I remember my Studio euphoria. I didn't need alcohol or toot to get me high. Dancing till two or three in the morning was enough. Now I'm hooked again. One week later, the chef is preoccupied, reconciling with his wife in the club, and we order off the traditional Caribbean menu, entrées $8 to $40. With a few exceptions, dinner is love's labors lost. Two weeks later, that chef is gone, and a second is out sick. But inexplicably, the kitchen is better than ever. Sensational clams Cassino, empanadas, and a duo of soups, lukewarm but delicious -- "seven seafood with rice" and the special sancocho (a cosmic stew of lamb, chicken, and beans) -- are dinner enough. Tonight's calamari is tough, a paella with too-cooked sea critters disappoints, and the pork medallions have an odd aftertaste. But the filet is marvelous in a sweetish sauce with logs of fried yucca, as is the perfectly cooked giant lobster tail. Feet are already tapping. A last spoonful of flan, two tastes of the tres leches cake, and a powder-room stop (jewelry and hair doodads for sale) -- then Jimmy introduces us to Felipe Lopez, the St. John's basketball star and, boasts our host, "the first Dominican player to sign with the NBA."

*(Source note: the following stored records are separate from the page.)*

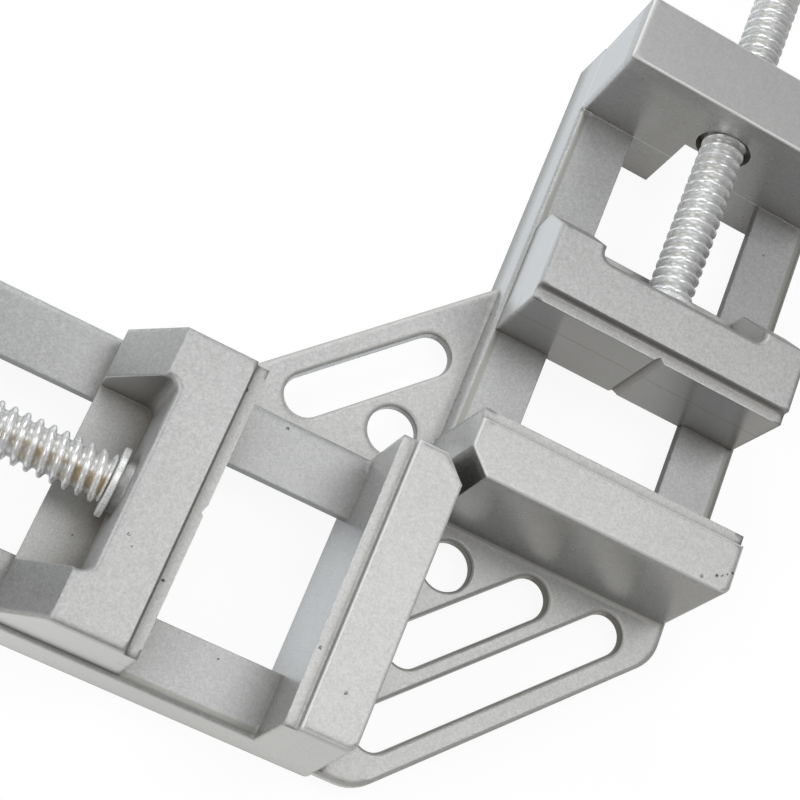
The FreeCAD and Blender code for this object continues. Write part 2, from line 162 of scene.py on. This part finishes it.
class Paint(NodeWriter):
    """A material being mixed from its nodes."""

    def __init__(self, name, metallic, roughness, colour):
        self.material = bpy.data.materials.new(name)
        self.material.use_nodes = True
        super().__init__(self.material.node_tree)
        self.shader = self.tree.nodes["Principled BSDF"]
        self.shader.inputs["Metallic"].default_value = metallic
        self.shader.inputs["Roughness"].default_value = roughness
        self.shader.inputs["Base Color"].default_value = (*colour, 1)
        self.place = self.add("ShaderNodeTexCoord", {}, {}, "Object")

    def noise(self, scale, detail=2.0, roughness=0.6):
        return self.add("ShaderNodeTexNoise", {"noise_dimensions": "3D"},
                        {"Vector": self.place, "Scale": scale, "Detail": detail, "Roughness": roughness})

    def mix(self, share, first, second):
        return self.add("ShaderNodeMix", {"data_type": "RGBA", "clamp_factor": True},
                        {0: share, 6: self.colour(first), 7: self.colour(second)}, 2)

    @staticmethod
    def colour(value):
        return value if isinstance(value, Signal) else (*value, 1)

    def dot(self, first, second):
        return self.add("ShaderNodeVectorMath", {"operation": "DOT_PRODUCT"}, [first, second], "Value")

    def openness(self, distance, samples):
        """1 where nothing is near, falling to 0 in corners."""
        return self.add("ShaderNodeAmbientOcclusion", {"samples": samples}, {"Distance": distance}, "AO")

    def near(self, points, radius):
        """1 inside small balls around points given in millimetres, fading to 0 outside."""
        total = None
        for point in points:
            far = self.add("ShaderNodeVectorMath", {"operation": "DISTANCE"},
                           [self.place, [c * MM for c in point]], "Value")
            spot = far.below(0.6 * radius, 1.2 * radius)
            total = spot if total is None else total.greater(spot)
        return total

    def soft_edges(self, radius):
        return self.add("ShaderNodeBevel", {"samples": 6}, {"Radius": radius})

    def bump(self, height, distance, strength, normal=None):
        inputs = {"Strength": strength, "Distance": distance, "Height": height}
        if normal is not None:
            inputs["Normal"] = normal
        return self.add("ShaderNodeBump", {}, inputs)

    def feed(self, name, signal):
        self.tree.links.new(signal.socket, self.shader.inputs[name])


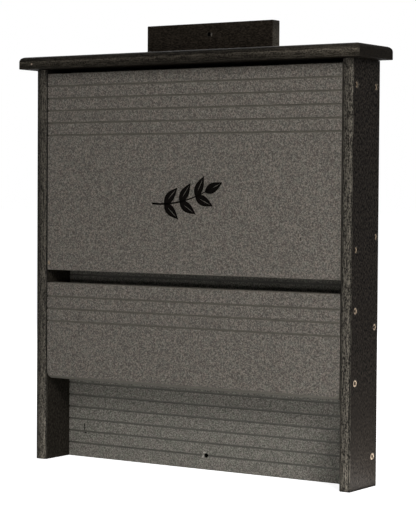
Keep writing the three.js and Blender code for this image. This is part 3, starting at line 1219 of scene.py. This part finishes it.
def photo_camera():
    """The photograph's view: yawed right of the front, tipped slightly down."""
    data = bpy.data.cameras.new("camera")
    data.lens = camera_lens
    data.sensor_width = camera_sensor
    camera = link("camera", data)
    camera.matrix_world = (
        Matrix.Translation(camera_place)
        @ Matrix.Rotation(camera_yaw, 4, "Z")
        @ Matrix.Rotation(math.pi / 2 + camera_pitch, 4, "X")
        @ Matrix.Rotation(camera_roll, 4, "Z")
    )
    bpy.context.scene.camera = camera


panel_face = embossed_gray_sheet("panels", panel_gray_warm, panel_gray_cool, panel_marks)
# Painted light: the back board's sheet is painted lighter than the panels'
lit_back_face = embossed_gray_sheet("back", lit_back_gray_warm, lit_back_gray_cool, back_marks)
panel_edge = sawn_gray_edge("panels", panel_sawn_gray)
back_edge = sawn_gray_edge("back", back_sawn_gray, burr_marks)
bore = shaded_bore()
outer_face = embossed_black_lumber("sides", lumber_black, "Z", even_spread, side_knop_tones, worn_foot=True)
# Painted light: the inner faces get a lighter copy of the sides' black
lit_inner_face = embossed_black_lumber("side_inners_painted_lighter", lit_inner_black, "Z", full_spread)
roof_face = embossed_black_lumber("roof", roof_black, "X", even_spread)
cleat_face = embossed_black_lumber("cleat", cleat_black, "X", full_spread, marks=cleat_marks)
left_edge = sawn_black_lumber("left", -1, left_edge_shade_and_line_bands, even_spread, foot_sheen_bands=left_foot_sheen_bands)
right_edge = sawn_black_lumber("right", 1, right_edge_skin_and_shade_bands, crisp_spread, right_edge_lean)
roof_edge = routed_black_lumber("roof", "roof_board", roof_edge_light_and_shade_bands, roof_length_bands, roof_marks)
cleat_edge = routed_black_lumber("cleat", "hanging_cleat", cleat_edge_bands)

side_board("left", outer_face, lit_inner_face, left_edge)
side_board("right", outer_face, lit_inner_face, right_edge)
back_board(lit_back_face, back_edge, bore)
upper_front_panel(panel_face, panel_edge)
lower_front_panel(panel_face, panel_edge)
roof_board(roof_face, roof_edge)
hanging_cleat(cleat_face, cleat_edge, bore)
deck_screws(tan_screw_steel(), shaded_recess_steel())
leaf_sprig(matt_black_film())

white_world()
pale_floor()
soft_lamp("softbox", softbox_place, softbox_aim, softbox_size, softbox_size, softbox_power)
soft_lamp("low_strip", strip_place, strip_aim, strip_length, strip_height, strip_power)
soft_lamp("far_strip", far_strip_place, far_strip_aim, far_strip_length, far_strip_height, far_strip_power)
side_card()
soft_lamp("rear_fill", rear_fill_place, rear_fill_aim, rear_fill_size, rear_fill_size, rear_fill_power)
photo_camera()
bpy.context.scene.view_settings.view_transform = "Standard"

bpy.context.view_layer.update()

On into the roil of silver lamé, teeter-totter ankle straps, salsa rogues, and limber ingenues. Intimidated? Not me. I'm dancing. Jimmy hands me off to his second. Suddenly, a stylish stranger has me swiveling in sync. Now two men are actually fighting over who gets the next dance. So what if they get paid for this? The small man in the camel-colored suit finally gets his turn. "You can dance," he assures me. "Don't let anyone tell you no. You've got the rhythm. That's Spanish, you know."
"Maybe I'm part Spanish," I muse.
Jimmy's Bronx Cafe, 281 West Fordham Road, at the Major Deegan Expressway (718-329-2000). Lunch and dinner, 11 a.m. to 4 a.m. daily. Club open Thursday through Sunday 9 p.m. to 4 a.m. A.E., D.C., M.C., V.